One fine thing is that the cabmen are in great superabundance in Rome, and the number of barrel-ribbed, ewe-necked, and broken-kneed horses is in no greater proportion than in Paris. Still, the average is large, though, if you will go to the stand, you may select any horse you please without offence. It was a cheerful sight, verging upon gayety, to see every morning the crowd of cabs at our stand and to hear the drivers' talk, sometimes rising into protest and mutual upbraiding. But one Thursday morning, the brightest of the spring, a Sunday silence had fallen on the place, and a Sabbath solitude deepened to the eye the mystery that had first addressed itself to the ear. Then, suddenly, we knew that we were in the presence of that Italian conception of a general strike which interprets itself as a _sciopero._ It is saying very little of that two days' strike to say that it was far the most impressive experience of our Roman winter; in some sort it was the most impressive experience of my life, for I beheld in it a reduced and imperfect image of what labor could do if it universally chose to do nothing. The dream of William Morris was that a world which we know is pretty much wrong could be put right by this simple process.

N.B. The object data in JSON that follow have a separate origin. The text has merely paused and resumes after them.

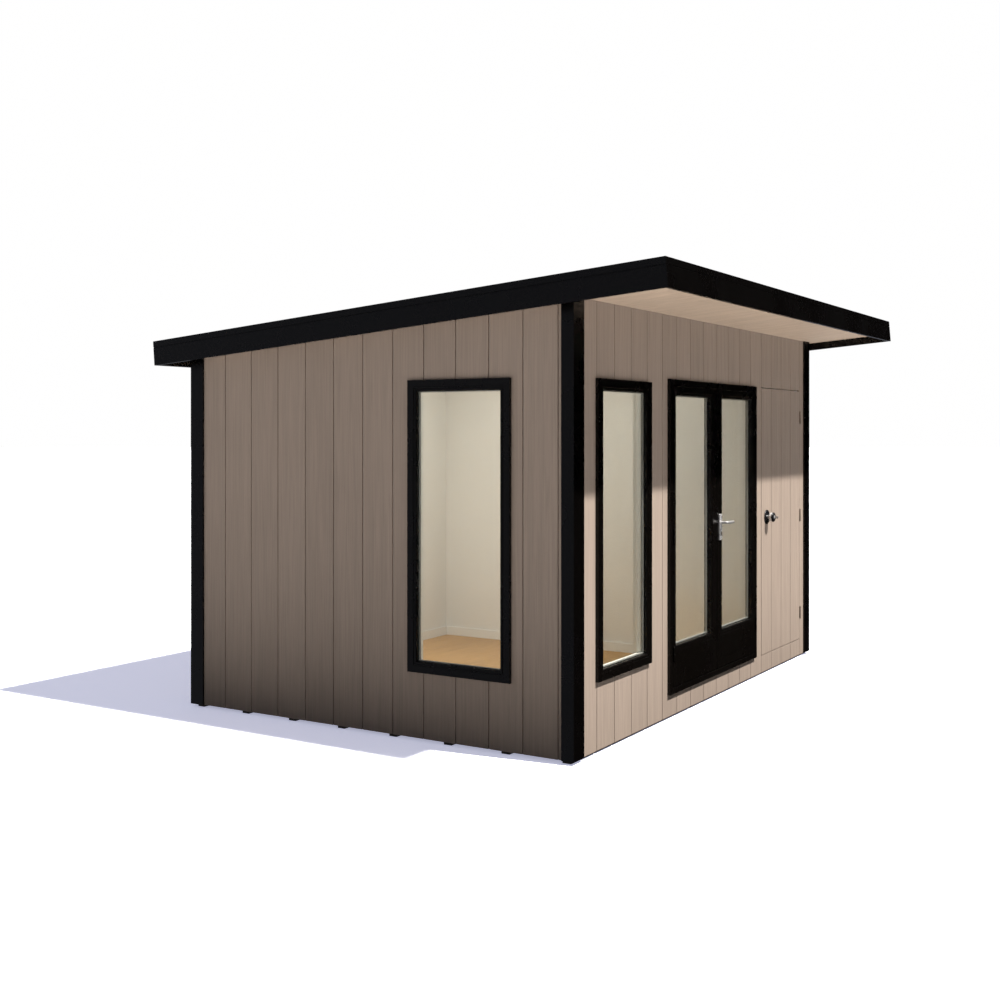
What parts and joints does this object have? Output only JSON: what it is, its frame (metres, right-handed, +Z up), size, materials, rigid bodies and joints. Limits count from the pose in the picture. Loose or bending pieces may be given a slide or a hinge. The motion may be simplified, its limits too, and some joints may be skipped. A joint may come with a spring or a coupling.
{
  "type": "garden office pod",
  "caption": "Clad garden office cabin with a single-slope roof, deep front overhang, tall windows, glazed double doors and a concealed store door.",
  "frame": {"origin": "on the ground, under the middle of the roof's plan", "axes": "+Z up, the front with the doors faces -Y, +X runs along the front to the right, the longest side"},
  "size_m": [4.072, 3.3958, 2.5],
  "materials": {
    "cladding": "taupe boards, matt, with a fine embossed grain",
    "black_trim": "satin black trim",
    "black_frame": "satin black joinery",
    "lining": "matt off-white lined wall panels",
    "white_paint": "satin white paint",
    "timber": "sawn softwood and board",
    "oak_floor": "satin oak floor boards",
    "roof_membrane": "matt rubber roof sheet",
    "soffit_boards": "pale matt soffit boards",
    "glazing": "clear double glazing",
    "satin_steel": "satin chrome",
    "black_lock": "gloss black"
  },
  "bodies": {
    "cabin": {"front_left_trim": "black_trim", "front_right_trim": "black_trim", "back_left_trim": "black_trim", "back_right_trim": "black_trim", "front_fascia": "black_trim", "back_fascia": "black_trim", "left_fascia": "black_trim", "right_fascia": "black_trim", "side_window_frame": "black_frame", "front_window_frame": "black_frame", "door_frame": "black_frame", "door_stops": "black_frame", "left_cladding": "cladding", "back_cladding": "cladding", "right_cladding": "cladding", "front_cladding": "cladding", "left_wall": "lining", "back_wall": "lining", "right_wall": "lining", "partition_wall": "lining", "front_wall_left": "lining", "front_wall_sill": "lining", "front_wall_head": "lining", "front_wall_middle": "lining", "front_wall_right": "lining", "floor_bearers": "timber", "floor_deck": "timber", "office_floor": "oak_floor", "store_floor": "timber", "skirting": "white_paint", "roof_panel": "timber", "roof_covering": "roof_membrane", "ceiling": "white_paint", "soffit": "soffit_boards", "side_window_glass": "glazing", "front_window_glass": "glazing", "store_door_frame": "timber", "fixed_hinges": "black_frame"},
    "left_leaf": {"left_door": "black_frame", "left_door_glass": "glazing"},
    "right_leaf": {"right_door": "black_frame", "right_door_glass": "glazing", "handle_plates": "satin_steel"},
    "lever": {"door_lever": "satin_steel"},
    "store_leaf": {"store_door": "timber", "store_door_cladding": "cladding", "store_lock_plates": "black_lock"},
    "knob": {"store_knob": "satin_steel"}
  },
  "joints": [
    {"name": "left_leaf_hinge", "type": "hinge", "parent": "cabin", "child": "left_leaf", "pos_m": [-0.6795, -1.14007, 0], "axis": [0, 0, -1], "range_deg": [0, 110]},
    {"name": "right_leaf_hinge", "type": "hinge", "parent": "cabin", "child": "right_leaf", "pos_m": [0.6915, -1.14007, 0], "axis": [0, 0, 1], "range_deg": [0, 110]},
    {"name": "lever_turn", "type": "hinge", "parent": "right_leaf", "child": "lever", "pos_m": [0.0535, -1.18207, 1.104], "axis": [0, 1, 0], "range_deg": [0, 40], "stiffness_Nm_per_rad": 1.2, "springref_deg": -34.38},
    {"name": "store_leaf_hinge", "type": "hinge", "parent": "cabin", "child": "store_leaf", "pos_m": [1.695, -1.12107, 0], "axis": [0, 0, 1], "range_deg": [0, 110]},
    {"name": "knob_turn", "type": "hinge", "parent": "store_leaf", "child": "knob", "pos_m": [0.975, -1.14307, 1.085], "axis": [0, 1, 0], "range_deg": [-45, 45], "stiffness_Nm_per_rad": 0.3}
  ]
}
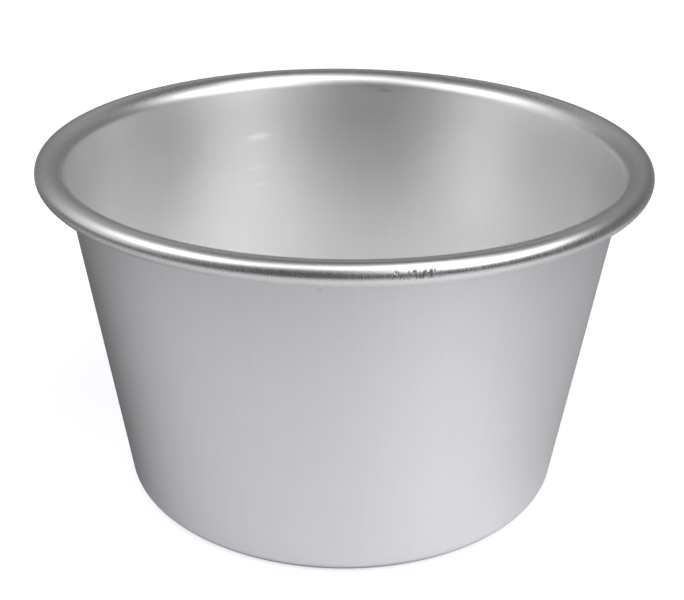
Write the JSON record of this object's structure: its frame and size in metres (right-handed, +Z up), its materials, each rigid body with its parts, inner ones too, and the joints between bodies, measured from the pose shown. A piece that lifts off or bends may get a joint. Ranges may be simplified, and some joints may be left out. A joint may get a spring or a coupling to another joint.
{
  "type": "panettone tin",
  "caption": "Tall round baking mould in bare aluminium: flat base, straight wall widening upwards, rim rolled outwards into a hollow bead.",
  "frame": {"origin": "centre of the flat underside, on the surface that the tin stands on", "axes": "+Z up along the axis of the round tin, from the base to the mouth; X and Y across it"},
  "size_m": [0.2001, 0.2002, 0.116],
  "materials": {
    "satin_aluminium": "satin, spun, lightly rubbed on the rim"
  },
  "bodies": {
    "root": {"tin": "satin_aluminium"}
  },
  "joints": []
}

The trouble has always been to get all sorts of labor to join in the universal strike, but in the Italian _sciopero_ of four years ago the miracle was wrought from one end of the peninsula to the other.

In the Roman strike of last April a partial miracle of the same nature was illustratively wrought, with the same alarming effect on the imagination.

As with the national strike, the inspiration of the Roman strike came from the government's violent dealing with a popular manifestation which only threatened to be mischievous.